All of the subjects covered by Invisible Bordeaux over the past twelve months have been an absolute pleasure to compile and research. I...

2012 in review: the year’s most rewarding Invisible Bordeaux items

All of the subjects covered by Invisible Bordeaux over the past twelve months have been an absolute pleasure to compile and research. It feels wrong to be singling any of them out, but here are five subjects that proved particularly interesting when peeling the layers away! Click on the titles or pictures to read the articles.
The municipal swimming baths in Bègles form one of the most fascinating places in the region. The 1930s art deco building, which was on the verge of being demolished a few years ago, has been totally refurbished, renovated and rejuvenated, the ultra-modern bathing facilities combining nicely with their old-school environment. By following one of the guided tours on the annual national heritage day, Invisible Bordeaux was given a close-up look of all quarters, without even having to get wet or change into swimming trunks.

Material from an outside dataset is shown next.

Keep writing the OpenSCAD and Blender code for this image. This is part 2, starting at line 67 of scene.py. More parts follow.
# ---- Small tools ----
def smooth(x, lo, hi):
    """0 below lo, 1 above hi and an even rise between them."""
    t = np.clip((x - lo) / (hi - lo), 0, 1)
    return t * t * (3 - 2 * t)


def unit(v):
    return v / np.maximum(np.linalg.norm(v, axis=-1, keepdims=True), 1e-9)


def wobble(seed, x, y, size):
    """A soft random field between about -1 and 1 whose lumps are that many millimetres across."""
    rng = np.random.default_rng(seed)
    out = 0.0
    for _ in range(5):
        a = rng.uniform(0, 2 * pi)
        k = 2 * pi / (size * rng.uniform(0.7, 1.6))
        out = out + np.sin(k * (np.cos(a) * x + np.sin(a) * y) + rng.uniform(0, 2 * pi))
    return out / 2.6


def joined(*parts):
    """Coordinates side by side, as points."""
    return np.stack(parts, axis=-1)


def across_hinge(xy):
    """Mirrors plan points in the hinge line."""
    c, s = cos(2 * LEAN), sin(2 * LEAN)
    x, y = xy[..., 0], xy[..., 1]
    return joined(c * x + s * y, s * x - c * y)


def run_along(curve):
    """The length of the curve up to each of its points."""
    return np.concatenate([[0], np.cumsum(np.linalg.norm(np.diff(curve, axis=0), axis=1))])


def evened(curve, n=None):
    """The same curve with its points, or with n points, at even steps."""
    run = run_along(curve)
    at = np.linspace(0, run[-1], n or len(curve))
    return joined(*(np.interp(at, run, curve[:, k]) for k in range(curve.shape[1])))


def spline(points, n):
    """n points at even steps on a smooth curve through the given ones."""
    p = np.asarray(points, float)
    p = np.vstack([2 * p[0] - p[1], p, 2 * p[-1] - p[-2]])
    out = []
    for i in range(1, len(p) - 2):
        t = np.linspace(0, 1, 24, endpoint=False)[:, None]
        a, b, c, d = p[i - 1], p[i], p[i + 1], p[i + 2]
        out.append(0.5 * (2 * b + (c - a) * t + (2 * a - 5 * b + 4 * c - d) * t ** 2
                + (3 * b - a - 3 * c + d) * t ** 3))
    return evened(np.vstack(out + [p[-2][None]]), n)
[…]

I have long associated Bordeaux with many things, but until recently bullfighting was not one of them. Traces of the city's substantial bullfighting heritage are virtually invisible to the naked eye: both the longstanding bullring in Le Bouscat and the "temporary" structure to be found in Floirac for 20 years have now been replaced by apartment complexes (although I recently found out from a resident that a surviving section of the arena wall is still tucked away in Le Bouscat). This assignment resulted in a number of long cycle rides, including one that took me out to La Brède to view the place where bullfight meetings continue to be held every year.

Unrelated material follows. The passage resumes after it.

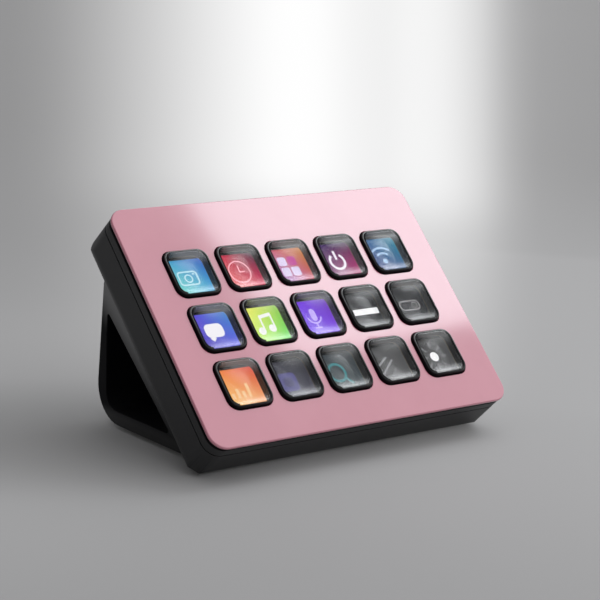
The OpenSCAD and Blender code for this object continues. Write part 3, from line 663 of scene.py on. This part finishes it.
# floor: plain grey, with a window's pale glow in a fan-shaped part of it
floorLook = {"size": 9.0, "cells": 4, "grey": (0.45, 0.448, 0.45, 1), "rough": 0.7, "specular": 0.2,
             "cloudScale": 3.0, "cloudTone": 1.03, "fanPlace": (-0.4178, -0.5206, 0.0), "fanTurn": 51.03,
             "fanHalfAngle": 8.2,
             # the tones and the glow are given from near to far, in metres from the fan's centre
             "near": 0.5, "far": 1.5,
             # the right side's tones pass into the left side's between these shares of the fan
             "rightUntil": 0.45, "leftFrom": 0.95,
             # outside the fan the floor turns plain, over so many half angles
             "plainTone": 0.93, "plainFrom": 1.05, "plainTo": 3.2,
             # how pale the glow is across the fan, from its right side to its left
             "across": [(0.0, 0.0), (0.10, 0.04), (0.15, 0.16), (0.20, 0.55), (0.26, 0.86), (0.32, 0.88),
                        (0.36, 0.80), (0.42, 0.88), (0.47, 1.0), (0.54, 1.0), (0.60, 0.86), (0.66, 0.70),
                        (0.72, 0.52), (0.78, 0.36), (0.84, 0.21), (0.90, 0.08), (0.96, 0.01), (1.0, 0.0)],
             # and how it fades towards the object, by distance
             "along": [(0.66, 0.0), (0.80, 0.30), (0.93, 0.48), (1.02, 0.60), (1.10, 0.90), (1.18, 1.0),
                       (1.3, 1.0)],
             # the floor's own tone by distance, at the fan's left and right sides
             "leftTones": [(0.50, 0.82), (0.58, 0.98), (0.605, 0.86), (0.635, 0.70), (0.665, 0.66),
                           (0.69, 0.74), (0.72, 0.94), (0.79, 0.93), (0.85, 0.84), (0.93, 0.79),
                           (0.99, 0.78), (1.3, 0.77)],
             "rightTones": [(0.50, 0.84), (0.58, 0.92), (0.66, 0.97), (0.72, 0.97), (0.80, 1.20),
                            (0.88, 1.36), (0.94, 1.18), (0.99, 0.90), (1.3, 0.86)]}


def addRamp(tree, share, stops, low=0.0, high=1.0):
    # a smooth ramp of greys, whose stops are given between low and high
    ramp = addNode(tree, "ShaderNodeValToRGB", None, {"Fac": share})
    ramp.color_ramp.interpolation = "B_SPLINE"
    parts = ramp.color_ramp.elements
    while len(parts) < len(stops):
        parts.new(0.5)
    for part, (place, value) in zip(parts, stops):
        part.position = (place - low) / (high - low)
        part.color = (value, value, value, 1)
    return ramp.outputs["Color"]


def floorTones(tree, where, look):
    # the floor's own colour, and the share of the glow at each place
    inFan = addNode(tree, "ShaderNodeMapping", {"vector_type": "TEXTURE"},
                    {"Vector": where, "Location": look["fanPlace"],
                     "Rotation": (0, 0, math.radians(look["fanTurn"]))}).outputs["Vector"]
    turn = addNode(tree, "ShaderNodeTexGradient", {"gradient_type": "RADIAL"}, {"Vector": inFan}).outputs["Fac"]
    distance = addNode(tree, "ShaderNodeVectorMath", {"operation": "LENGTH"}, {0: inFan}).outputs["Value"]
    half = look["fanHalfAngle"] / 360
    aside = addNode(tree, "ShaderNodeMapRange", None,
                    {"Value": turn, "From Min": 0.5 - half, "From Max": 0.5 + half}).outputs["Result"]
    reach = addNode(tree, "ShaderNodeMapRange", None,
                    {"Value": distance, "From Min": look["near"], "From Max": look["far"]}).outputs["Result"]
    along, rightTones, leftTones = [addRamp(tree, reach, look[name], look["near"], look["far"])
                                    for name in ("along", "rightTones", "leftTones")]
    glow = addMath(tree, "MULTIPLY", addRamp(tree, aside, look["across"]), along)
    side = smoothRange(tree, aside, look["rightUntil"], look["leftFrom"])
    apart = addMath(tree, "ABSOLUTE", addMath(tree, "SUBTRACT", turn, 0.5))
    outside = smoothRange(tree, apart, half * look["plainFrom"], half * look["plainTo"])
    plain = (look["plainTone"], look["plainTone"], look["plainTone"], 1)
    tones = mixColours(tree, outside, mixColours(tree, side, rightTones, leftTones), plain)
    clouds = addNode(tree, "ShaderNodeTexNoise", None,
                     {"Vector": where, "Scale": look["cloudScale"], "Detail": 2.0})
    pale = tuple(value * look["cloudTone"] for value in look["grey"])
    grey = mixColours(tree, clouds.outputs["Fac"], look["grey"], pale)
    return mixColours(tree, 1.0, grey, tones, blend_type="MULTIPLY", clamp_result=False), glow


def makeFloor():
    look = floorLook
    material, tree, shader = newMaterial("floorGrey")
    where = addNode(tree, "ShaderNodeTexCoord").outputs["Object"]
    tones, glow = floorTones(tree, where, look)
    fillInputs(tree, shader, {"Base Color": tones, "Roughness": look["rough"],
                              "Specular IOR Level": look["specular"]})
    # the glow is seen by the camera and in gloss and glass, and lights nothing
    rays = addNode(tree, "ShaderNodeLightPath").outputs
    seen = addMath(tree, "MAXIMUM", rays["Is Camera Ray"], rays["Is Glossy Ray"])
    seen = addMath(tree, "MAXIMUM", seen, rays["Is Transmission Ray"])
    white = addNode(tree, "ShaderNodeEmission", None, {"Color": (1, 1, 1, 1), "Strength": 1.0})
    both = addNode(tree, "ShaderNodeMixShader", None,
                   {0: addMath(tree, "MULTIPLY", seen, glow), 1: shader.outputs["BSDF"],
                    2: white.outputs["Emission"]})
    fillInputs(tree, tree.nodes["Material Output"], {"Surface": both.outputs[0]})
    bm = bmesh.new()
    bmesh.ops.create_grid(bm, x_segments=look["cells"], y_segments=look["cells"], size=look["size"])
    floor = makeObject(bm, "floor", [material])


makeFloor()
print("floor made")

# the window's light, whose reflection lies on the plate: its lower corner and its two sides, in metres
windowLight = {"corner": (0.4757, -0.2209, 0.6228), "up": (-0.6195, 0.7789, 0.0973),
               "across": (0.3649, 0.3599, -0.8587), "tall": 0.26, "wide": 0.30, "radiance": 2.65,
               "colour": (0.95, 1.0, 1.04)}


def makeWindowLight():
    tall, wide = windowLight["tall"], windowLight["wide"]
    across = Vector(windowLight["across"]).normalized()
    up = Vector(windowLight["up"])
    up = (up - across * up.dot(across)).normalized()
    back = across.cross(up)
    centre = Vector(windowLight["corner"]) + up * tall / 2 + across * wide / 2
    lamp = bpy.data.lights.new("windowLight", "AREA")
    lamp.shape = "RECTANGLE"
    lamp.color = windowLight["colour"]
    lamp.size = wide
    lamp.size_y = tall
    lamp.energy = windowLight["radiance"] * math.pi * wide * tall
    item = bpy.data.objects.new("windowLight", lamp)
    item.matrix_world = Matrix.Translation(centre) @ Matrix((across, up, back)).transposed().to_4x4()
    scene.collection.objects.link(item)


makeWindowLight()

worldLook = {"towards": (0.75, -0.42, 0.52), "low": (0.11, 0.11, 0.113, 1), "high": (1.17, 1.17, 1.18, 1),
             "start": -0.5, "end": 0.92, "seen": (0.62, 0.62, 0.62, 1)}


def makeWorld():
    # bright towards the right, the front and above, dim the other way, and plain where the camera sees it
    world = bpy.data.worlds.new("studio")
    world.use_nodes = True
    scene.world = world
    tree = world.node_tree
    where = addNode(tree, "ShaderNodeTexCoord").outputs["Generated"]
    turn = addNode(tree, "ShaderNodeVectorMath", {"operation": "DOT_PRODUCT"},
                   {0: where, 1: Vector(worldLook["towards"]).normalized()})
    share = smoothRange(tree, turn.outputs["Value"], worldLook["start"], worldLook["end"])
    fill = mixColours(tree, share, worldLook["low"], worldLook["high"])
    rays = addNode(tree, "ShaderNodeLightPath").outputs
    fillInputs(tree, tree.nodes["Background"],
               {"Color": mixColours(tree, rays["Is Camera Ray"], fill, worldLook["seen"]), "Strength": 1.0})


makeWorld()
print("lights made")

camera = {"place": (-0.399066, -0.481882, 0.184011), "turn": (77.20386, -3.04047, -38.96743), "lens": 122.6226,
          "sensor": 36, "nearest": 0.01, "furthest": 50}
eye = bpy.data.cameras.new("camera")
eye.sensor_width = camera["sensor"]
eye.lens = camera["lens"]
eye.clip_start = camera["nearest"]
eye.clip_end = camera["furthest"]
eyeObject = bpy.data.objects.new("camera", eye)
eyeObject.location = camera["place"]
eyeObject.rotation_euler = [math.radians(value) for value in camera["turn"]]
scene.collection.objects.link(eyeObject)
scene.camera = eyeObject
scene.view_settings.view_transform = "Standard"

print("scene ready")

Any war-related location is bound to be somewhat disconcerting and Camp De Souge, near Martignas-sur-Jalle, is arguably the most disturbing in the region (although the Natus necropolis near La Teste-de-Buch is a close second). When in the hands of the Germans during the Second World War, Souge was the scene of more than 300 executions. A memorial can now be seen, as can four wooden posts, replicas of those against which the prisoners would have been tied when facing the firing squad. Being alone one autumn morning several kilometres inside military territory was itself an eerie experience, but throw in the sense of history and the wartime legacy of the place, and you get the feeling the air is heavy with the ghosts of its past. This felt like an important subject and a story that needed to be retold.

18th/19th-century Spanish artist Francisco Goya spent the final four years of his life in Bordeaux. He died and was initially buried in the city. I had read bits and bobs about his time here but thought it would be interesting to try and tie the loose ends together and construct a standalone account, hence this item. Having produced the piece, I can now hold a conversation about Goya at dinner parties and remind people that while the remains of his body are now back in Spain, his skull may (or may not) still be in Bordeaux: when Goya's body was exhumed in 1899, his head was missing. It is believed that it was stolen by one of the artist's former models, intent on understanding the workings of Goya's brain by doing some "hands-on" research.

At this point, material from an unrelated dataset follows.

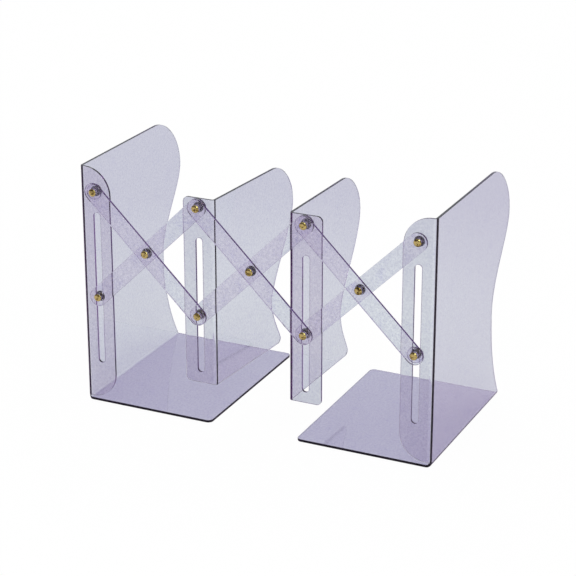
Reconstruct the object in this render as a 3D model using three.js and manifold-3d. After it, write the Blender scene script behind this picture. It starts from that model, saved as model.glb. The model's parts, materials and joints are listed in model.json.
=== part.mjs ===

Many years back I spotted that our family set of the card game "1000 Bornes" had been manufactured in La Teste-de-Buch. Googling the subject, it soon emerged that the game had originated in an Arcachon basement and, throughout its bestselling history, had retained strong ties with the area. Again, a story that deserved to be told and one that was met with a few "well-I-never-knew-that" reactions from acquaintances, which made it all worthwhile!